* start *

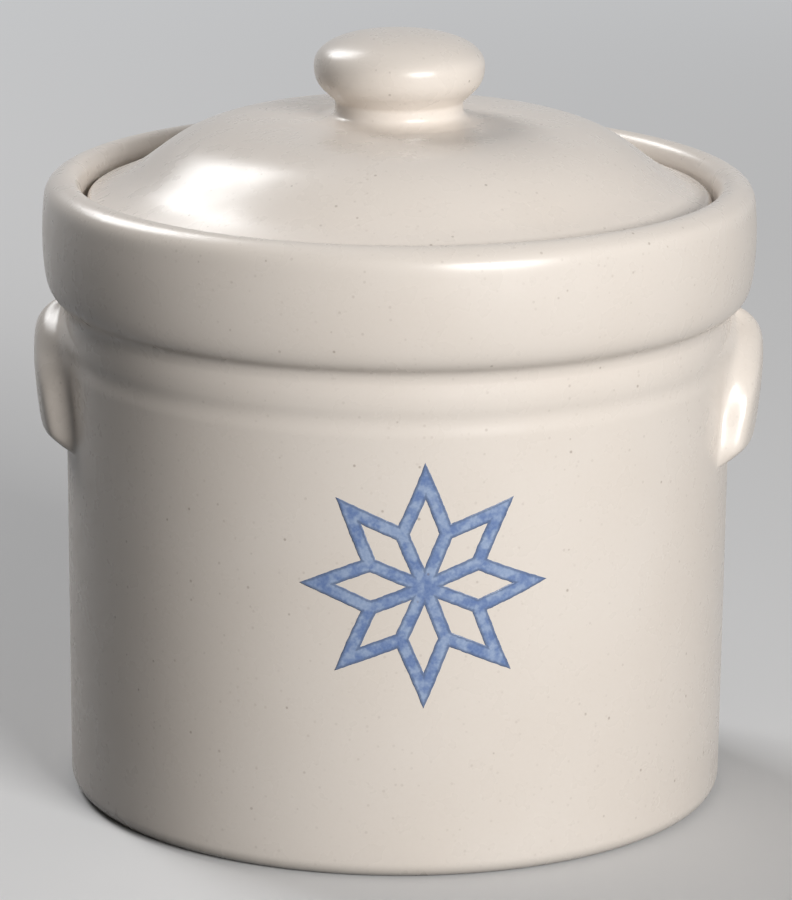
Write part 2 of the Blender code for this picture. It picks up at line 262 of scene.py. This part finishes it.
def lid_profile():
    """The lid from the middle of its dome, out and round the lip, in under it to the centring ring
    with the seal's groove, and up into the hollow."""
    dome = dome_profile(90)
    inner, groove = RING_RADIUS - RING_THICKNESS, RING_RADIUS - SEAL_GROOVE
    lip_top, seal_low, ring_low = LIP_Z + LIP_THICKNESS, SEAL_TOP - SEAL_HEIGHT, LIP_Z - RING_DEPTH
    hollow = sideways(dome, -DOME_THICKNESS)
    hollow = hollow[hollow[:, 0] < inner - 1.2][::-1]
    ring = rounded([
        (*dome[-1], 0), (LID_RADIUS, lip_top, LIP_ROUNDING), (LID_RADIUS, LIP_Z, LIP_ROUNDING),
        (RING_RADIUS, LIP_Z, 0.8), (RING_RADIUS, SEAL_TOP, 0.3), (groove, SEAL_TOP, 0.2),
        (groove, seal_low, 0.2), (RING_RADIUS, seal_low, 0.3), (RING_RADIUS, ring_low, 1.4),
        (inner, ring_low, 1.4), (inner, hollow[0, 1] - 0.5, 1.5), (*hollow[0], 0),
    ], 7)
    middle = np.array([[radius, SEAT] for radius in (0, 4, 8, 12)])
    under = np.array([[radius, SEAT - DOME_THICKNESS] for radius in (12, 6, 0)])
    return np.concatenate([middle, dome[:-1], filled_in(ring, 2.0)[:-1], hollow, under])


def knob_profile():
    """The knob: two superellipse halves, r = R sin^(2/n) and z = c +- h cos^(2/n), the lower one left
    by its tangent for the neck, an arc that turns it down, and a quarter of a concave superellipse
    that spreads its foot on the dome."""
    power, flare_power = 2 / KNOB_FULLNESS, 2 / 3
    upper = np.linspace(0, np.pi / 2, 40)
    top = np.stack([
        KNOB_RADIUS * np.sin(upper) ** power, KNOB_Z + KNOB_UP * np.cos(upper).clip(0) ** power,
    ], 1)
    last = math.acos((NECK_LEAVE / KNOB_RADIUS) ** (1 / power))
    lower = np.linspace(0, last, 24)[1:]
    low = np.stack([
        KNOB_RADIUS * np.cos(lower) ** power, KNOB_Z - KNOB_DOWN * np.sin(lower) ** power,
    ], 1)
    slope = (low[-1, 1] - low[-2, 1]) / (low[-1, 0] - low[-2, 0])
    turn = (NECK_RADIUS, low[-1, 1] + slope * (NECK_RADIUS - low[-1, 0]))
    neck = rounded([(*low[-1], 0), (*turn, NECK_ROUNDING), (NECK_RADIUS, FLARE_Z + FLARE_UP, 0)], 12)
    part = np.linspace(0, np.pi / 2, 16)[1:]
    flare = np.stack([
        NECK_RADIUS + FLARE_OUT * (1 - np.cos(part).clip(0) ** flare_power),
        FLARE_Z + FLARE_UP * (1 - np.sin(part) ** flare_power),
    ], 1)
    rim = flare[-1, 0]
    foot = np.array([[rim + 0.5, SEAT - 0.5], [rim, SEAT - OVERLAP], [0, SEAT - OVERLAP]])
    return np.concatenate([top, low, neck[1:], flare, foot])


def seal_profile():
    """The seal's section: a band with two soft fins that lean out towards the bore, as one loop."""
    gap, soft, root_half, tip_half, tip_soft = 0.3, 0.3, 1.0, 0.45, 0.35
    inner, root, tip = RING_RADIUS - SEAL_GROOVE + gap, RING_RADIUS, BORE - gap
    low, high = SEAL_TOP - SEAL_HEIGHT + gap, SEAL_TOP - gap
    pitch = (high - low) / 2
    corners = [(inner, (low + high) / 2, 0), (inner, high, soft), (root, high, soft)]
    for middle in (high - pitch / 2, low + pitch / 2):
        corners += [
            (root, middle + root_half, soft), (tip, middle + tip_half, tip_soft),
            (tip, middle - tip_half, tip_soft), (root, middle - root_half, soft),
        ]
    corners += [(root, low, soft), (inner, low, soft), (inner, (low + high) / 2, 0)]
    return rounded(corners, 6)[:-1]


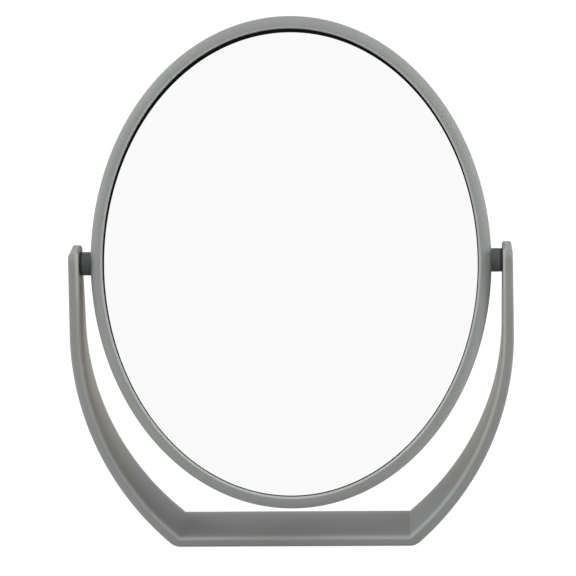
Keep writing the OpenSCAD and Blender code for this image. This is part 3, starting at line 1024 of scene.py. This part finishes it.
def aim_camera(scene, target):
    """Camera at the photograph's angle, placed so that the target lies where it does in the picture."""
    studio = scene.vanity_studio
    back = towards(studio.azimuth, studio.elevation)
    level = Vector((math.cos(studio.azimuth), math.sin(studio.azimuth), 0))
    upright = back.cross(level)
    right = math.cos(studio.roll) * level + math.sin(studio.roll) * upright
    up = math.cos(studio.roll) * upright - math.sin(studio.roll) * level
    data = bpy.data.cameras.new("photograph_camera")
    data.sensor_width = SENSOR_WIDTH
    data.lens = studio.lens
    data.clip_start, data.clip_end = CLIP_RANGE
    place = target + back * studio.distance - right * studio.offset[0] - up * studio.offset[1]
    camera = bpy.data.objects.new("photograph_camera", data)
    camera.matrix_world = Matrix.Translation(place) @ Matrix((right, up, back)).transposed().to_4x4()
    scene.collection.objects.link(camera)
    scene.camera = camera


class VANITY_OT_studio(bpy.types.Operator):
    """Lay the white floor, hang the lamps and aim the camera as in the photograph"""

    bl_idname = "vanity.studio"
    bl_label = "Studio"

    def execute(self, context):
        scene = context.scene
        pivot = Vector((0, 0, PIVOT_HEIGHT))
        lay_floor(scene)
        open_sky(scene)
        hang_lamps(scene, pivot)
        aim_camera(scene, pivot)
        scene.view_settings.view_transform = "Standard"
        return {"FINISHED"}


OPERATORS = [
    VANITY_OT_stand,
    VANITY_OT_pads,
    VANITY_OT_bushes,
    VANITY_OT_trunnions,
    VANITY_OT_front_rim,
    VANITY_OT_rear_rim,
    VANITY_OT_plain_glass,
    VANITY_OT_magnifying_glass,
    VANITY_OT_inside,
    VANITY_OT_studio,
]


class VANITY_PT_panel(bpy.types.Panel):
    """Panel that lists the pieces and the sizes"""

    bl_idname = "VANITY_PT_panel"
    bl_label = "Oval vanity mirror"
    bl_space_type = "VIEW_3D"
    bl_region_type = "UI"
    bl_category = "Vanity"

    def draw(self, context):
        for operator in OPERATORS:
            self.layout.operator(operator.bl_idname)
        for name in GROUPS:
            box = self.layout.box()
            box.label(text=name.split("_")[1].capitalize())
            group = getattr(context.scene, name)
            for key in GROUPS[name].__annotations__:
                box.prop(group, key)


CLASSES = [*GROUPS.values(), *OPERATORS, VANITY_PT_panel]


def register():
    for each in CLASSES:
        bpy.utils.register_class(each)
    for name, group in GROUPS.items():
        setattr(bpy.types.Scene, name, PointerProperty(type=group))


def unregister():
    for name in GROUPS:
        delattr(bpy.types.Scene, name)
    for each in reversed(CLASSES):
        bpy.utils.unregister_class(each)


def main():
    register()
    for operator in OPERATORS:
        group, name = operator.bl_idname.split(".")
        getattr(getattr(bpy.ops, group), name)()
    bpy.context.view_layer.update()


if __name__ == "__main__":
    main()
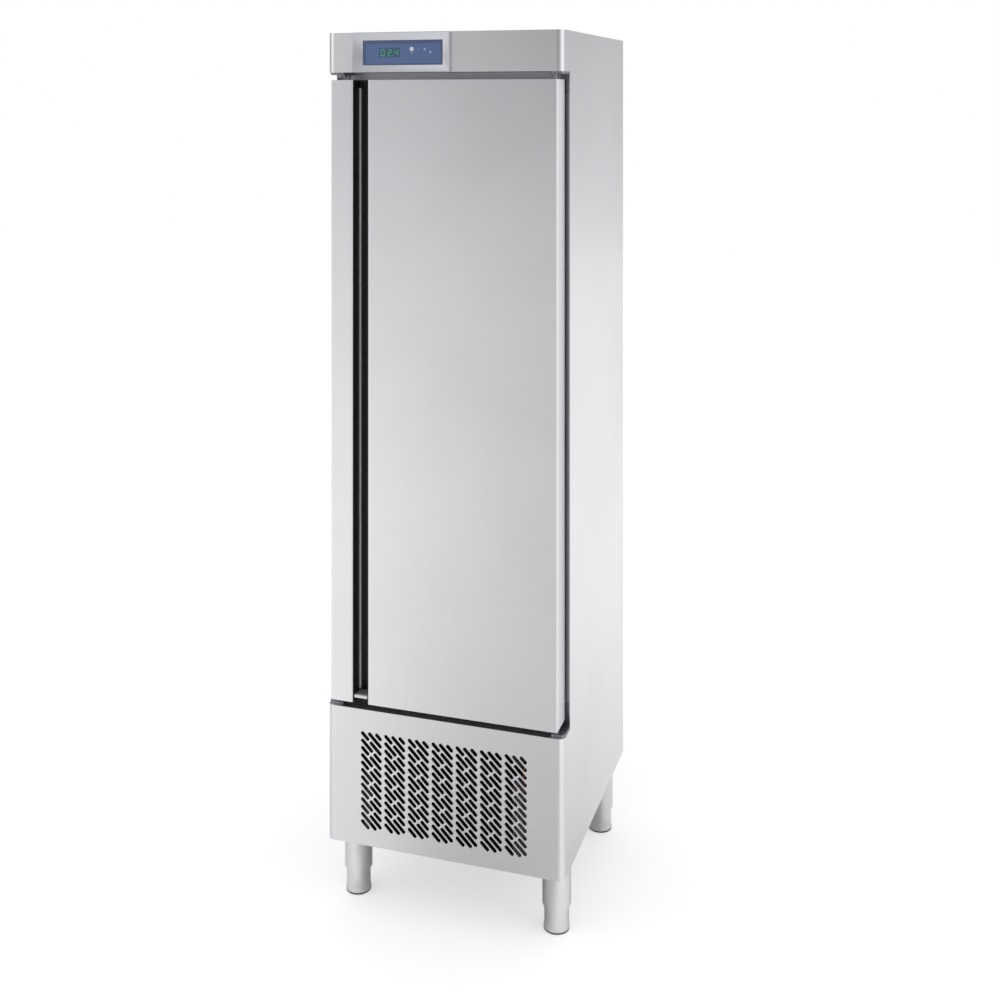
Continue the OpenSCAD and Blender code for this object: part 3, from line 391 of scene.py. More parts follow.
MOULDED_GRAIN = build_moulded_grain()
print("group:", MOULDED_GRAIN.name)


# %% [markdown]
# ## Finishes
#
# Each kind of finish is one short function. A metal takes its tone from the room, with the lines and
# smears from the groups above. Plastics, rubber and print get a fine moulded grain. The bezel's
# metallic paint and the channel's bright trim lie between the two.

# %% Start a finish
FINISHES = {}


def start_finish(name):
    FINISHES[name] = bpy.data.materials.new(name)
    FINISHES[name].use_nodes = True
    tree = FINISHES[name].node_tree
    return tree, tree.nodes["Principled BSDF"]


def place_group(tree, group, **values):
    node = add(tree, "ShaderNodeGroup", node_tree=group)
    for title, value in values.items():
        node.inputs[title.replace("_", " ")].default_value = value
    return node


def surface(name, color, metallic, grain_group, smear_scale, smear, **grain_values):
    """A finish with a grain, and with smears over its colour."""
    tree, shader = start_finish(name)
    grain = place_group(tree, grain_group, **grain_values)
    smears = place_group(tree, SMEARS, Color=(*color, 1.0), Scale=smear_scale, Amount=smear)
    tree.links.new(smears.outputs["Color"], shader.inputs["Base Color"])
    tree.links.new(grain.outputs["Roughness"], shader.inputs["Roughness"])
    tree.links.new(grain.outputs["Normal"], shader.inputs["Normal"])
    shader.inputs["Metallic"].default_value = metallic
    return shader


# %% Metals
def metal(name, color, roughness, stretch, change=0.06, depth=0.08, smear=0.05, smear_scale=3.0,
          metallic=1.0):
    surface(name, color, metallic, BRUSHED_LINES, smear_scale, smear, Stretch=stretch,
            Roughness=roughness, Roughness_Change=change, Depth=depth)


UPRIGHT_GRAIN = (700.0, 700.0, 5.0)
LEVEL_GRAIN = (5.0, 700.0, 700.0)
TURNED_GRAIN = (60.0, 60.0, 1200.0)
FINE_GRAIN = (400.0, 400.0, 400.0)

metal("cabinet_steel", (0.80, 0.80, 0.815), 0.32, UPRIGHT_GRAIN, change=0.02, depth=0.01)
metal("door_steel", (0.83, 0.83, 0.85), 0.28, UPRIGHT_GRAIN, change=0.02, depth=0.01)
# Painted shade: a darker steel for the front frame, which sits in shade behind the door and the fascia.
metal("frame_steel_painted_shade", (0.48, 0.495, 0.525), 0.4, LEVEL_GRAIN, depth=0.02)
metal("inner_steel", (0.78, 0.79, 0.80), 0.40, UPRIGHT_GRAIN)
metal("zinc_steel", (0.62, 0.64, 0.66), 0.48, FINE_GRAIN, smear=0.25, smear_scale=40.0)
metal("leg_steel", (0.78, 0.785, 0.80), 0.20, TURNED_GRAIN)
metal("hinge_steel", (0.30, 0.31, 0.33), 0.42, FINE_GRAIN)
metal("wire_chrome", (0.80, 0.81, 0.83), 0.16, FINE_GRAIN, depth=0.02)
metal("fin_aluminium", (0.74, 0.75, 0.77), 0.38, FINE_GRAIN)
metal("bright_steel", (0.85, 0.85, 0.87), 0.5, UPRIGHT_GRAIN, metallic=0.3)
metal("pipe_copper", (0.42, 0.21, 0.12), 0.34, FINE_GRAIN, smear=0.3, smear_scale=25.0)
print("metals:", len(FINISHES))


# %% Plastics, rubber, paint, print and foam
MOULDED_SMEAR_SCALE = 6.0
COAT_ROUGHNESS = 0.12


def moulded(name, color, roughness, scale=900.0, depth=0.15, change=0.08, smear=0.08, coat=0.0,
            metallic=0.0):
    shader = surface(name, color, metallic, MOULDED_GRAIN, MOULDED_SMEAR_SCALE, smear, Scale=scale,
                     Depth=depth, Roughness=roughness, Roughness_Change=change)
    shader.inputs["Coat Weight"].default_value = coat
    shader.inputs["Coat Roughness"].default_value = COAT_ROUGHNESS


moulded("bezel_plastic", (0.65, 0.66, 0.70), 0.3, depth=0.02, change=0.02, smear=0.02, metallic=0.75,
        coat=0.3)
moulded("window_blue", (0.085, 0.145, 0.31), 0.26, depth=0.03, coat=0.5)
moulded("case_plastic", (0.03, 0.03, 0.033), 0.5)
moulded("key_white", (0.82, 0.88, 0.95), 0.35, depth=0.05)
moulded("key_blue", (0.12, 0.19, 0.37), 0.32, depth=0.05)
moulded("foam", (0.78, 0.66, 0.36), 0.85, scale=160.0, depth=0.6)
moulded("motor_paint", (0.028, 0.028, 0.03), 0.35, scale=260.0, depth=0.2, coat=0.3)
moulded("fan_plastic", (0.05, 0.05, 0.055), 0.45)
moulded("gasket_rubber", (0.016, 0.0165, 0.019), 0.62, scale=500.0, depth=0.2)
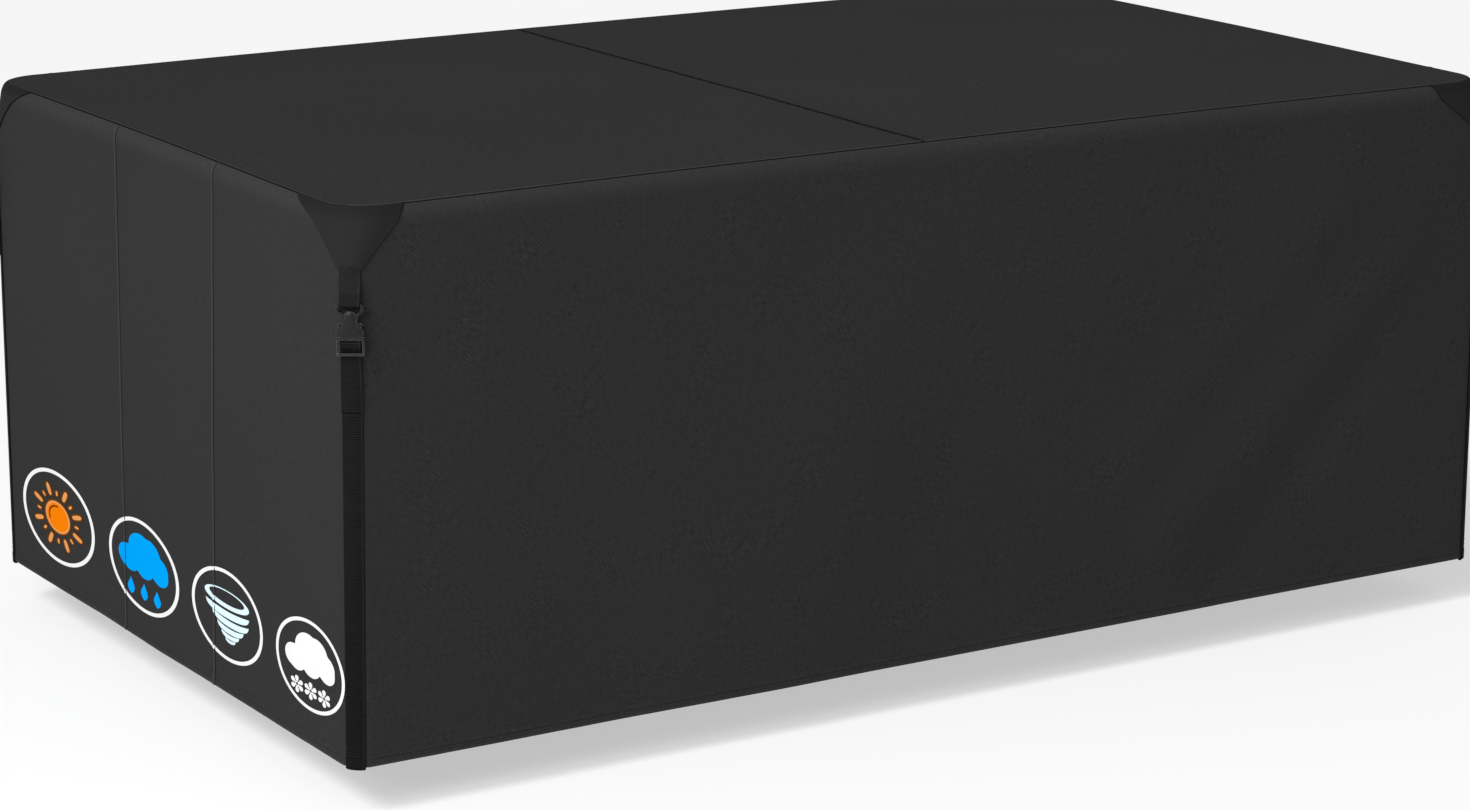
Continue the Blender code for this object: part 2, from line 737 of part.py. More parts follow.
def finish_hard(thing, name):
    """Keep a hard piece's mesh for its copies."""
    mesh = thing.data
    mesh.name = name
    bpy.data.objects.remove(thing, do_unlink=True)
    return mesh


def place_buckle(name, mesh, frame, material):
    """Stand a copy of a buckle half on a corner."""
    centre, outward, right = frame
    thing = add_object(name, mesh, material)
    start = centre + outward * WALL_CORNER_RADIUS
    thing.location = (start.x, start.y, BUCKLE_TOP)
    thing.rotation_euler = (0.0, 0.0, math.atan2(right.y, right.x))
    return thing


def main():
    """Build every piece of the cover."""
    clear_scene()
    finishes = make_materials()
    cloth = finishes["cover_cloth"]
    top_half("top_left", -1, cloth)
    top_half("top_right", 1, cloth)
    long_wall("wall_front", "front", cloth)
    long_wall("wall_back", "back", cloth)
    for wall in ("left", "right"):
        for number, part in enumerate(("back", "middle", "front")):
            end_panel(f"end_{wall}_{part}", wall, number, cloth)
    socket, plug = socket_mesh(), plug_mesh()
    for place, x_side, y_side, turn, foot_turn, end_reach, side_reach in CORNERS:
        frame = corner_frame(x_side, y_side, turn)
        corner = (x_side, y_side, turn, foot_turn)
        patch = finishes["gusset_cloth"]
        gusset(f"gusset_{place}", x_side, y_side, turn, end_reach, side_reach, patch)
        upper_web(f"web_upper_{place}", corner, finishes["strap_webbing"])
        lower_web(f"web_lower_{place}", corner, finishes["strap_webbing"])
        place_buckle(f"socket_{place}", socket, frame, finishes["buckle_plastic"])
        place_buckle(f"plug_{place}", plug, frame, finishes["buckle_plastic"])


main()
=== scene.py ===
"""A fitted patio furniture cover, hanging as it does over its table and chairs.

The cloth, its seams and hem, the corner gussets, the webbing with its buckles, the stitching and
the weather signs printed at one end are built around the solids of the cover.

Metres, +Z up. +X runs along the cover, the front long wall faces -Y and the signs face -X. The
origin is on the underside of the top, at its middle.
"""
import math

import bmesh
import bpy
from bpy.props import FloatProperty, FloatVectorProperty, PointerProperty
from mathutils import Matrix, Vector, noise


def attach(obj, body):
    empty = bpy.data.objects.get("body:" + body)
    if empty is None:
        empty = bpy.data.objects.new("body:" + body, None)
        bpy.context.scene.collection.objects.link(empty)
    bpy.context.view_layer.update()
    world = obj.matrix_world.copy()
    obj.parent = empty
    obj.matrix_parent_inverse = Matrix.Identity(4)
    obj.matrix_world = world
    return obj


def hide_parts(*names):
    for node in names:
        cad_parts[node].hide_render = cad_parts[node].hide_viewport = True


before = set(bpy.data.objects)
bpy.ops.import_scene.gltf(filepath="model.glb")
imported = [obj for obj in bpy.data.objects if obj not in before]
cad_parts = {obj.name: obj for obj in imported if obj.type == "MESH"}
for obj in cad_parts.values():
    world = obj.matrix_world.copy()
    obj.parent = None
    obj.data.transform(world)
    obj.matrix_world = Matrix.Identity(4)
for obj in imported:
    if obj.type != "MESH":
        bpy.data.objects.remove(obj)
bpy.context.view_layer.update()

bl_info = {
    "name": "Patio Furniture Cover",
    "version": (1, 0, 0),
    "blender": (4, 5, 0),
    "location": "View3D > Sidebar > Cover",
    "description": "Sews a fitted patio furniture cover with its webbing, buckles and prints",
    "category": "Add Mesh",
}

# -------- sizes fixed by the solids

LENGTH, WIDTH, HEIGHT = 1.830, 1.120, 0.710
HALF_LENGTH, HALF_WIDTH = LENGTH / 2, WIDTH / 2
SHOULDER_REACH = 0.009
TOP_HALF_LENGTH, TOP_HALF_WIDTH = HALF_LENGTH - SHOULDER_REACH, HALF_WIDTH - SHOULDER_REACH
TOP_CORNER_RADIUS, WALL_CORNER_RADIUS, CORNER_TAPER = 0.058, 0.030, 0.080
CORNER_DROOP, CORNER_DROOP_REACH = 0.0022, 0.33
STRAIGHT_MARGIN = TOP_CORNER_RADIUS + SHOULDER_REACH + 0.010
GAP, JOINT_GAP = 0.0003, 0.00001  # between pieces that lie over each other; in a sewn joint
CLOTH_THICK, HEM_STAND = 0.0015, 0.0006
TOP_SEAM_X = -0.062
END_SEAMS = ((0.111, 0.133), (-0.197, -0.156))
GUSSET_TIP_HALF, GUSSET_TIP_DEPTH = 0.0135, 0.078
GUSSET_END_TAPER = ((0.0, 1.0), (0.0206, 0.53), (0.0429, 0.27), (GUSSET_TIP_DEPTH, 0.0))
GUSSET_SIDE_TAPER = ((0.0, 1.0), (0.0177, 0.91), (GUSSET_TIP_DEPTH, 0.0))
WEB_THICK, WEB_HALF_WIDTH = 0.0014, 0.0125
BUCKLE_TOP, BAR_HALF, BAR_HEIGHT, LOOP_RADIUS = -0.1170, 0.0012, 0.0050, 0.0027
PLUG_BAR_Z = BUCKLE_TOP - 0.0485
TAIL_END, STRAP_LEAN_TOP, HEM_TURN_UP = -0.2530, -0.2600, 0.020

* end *

Short problem:
Keep both end lines and retype everything in the records above from the line containing "Continue the Blender" through the line containing "return mesh", exactly, with nothing else.

Task output:
Continue the Blender code for this object: part 2, from line 737 of part.py. More parts follow.
def finish_hard(thing, name):
    """Keep a hard piece's mesh for its copies."""
    mesh = thing.data
    mesh.name = name
    bpy.data.objects.remove(thing, do_unlink=True)
    return mesh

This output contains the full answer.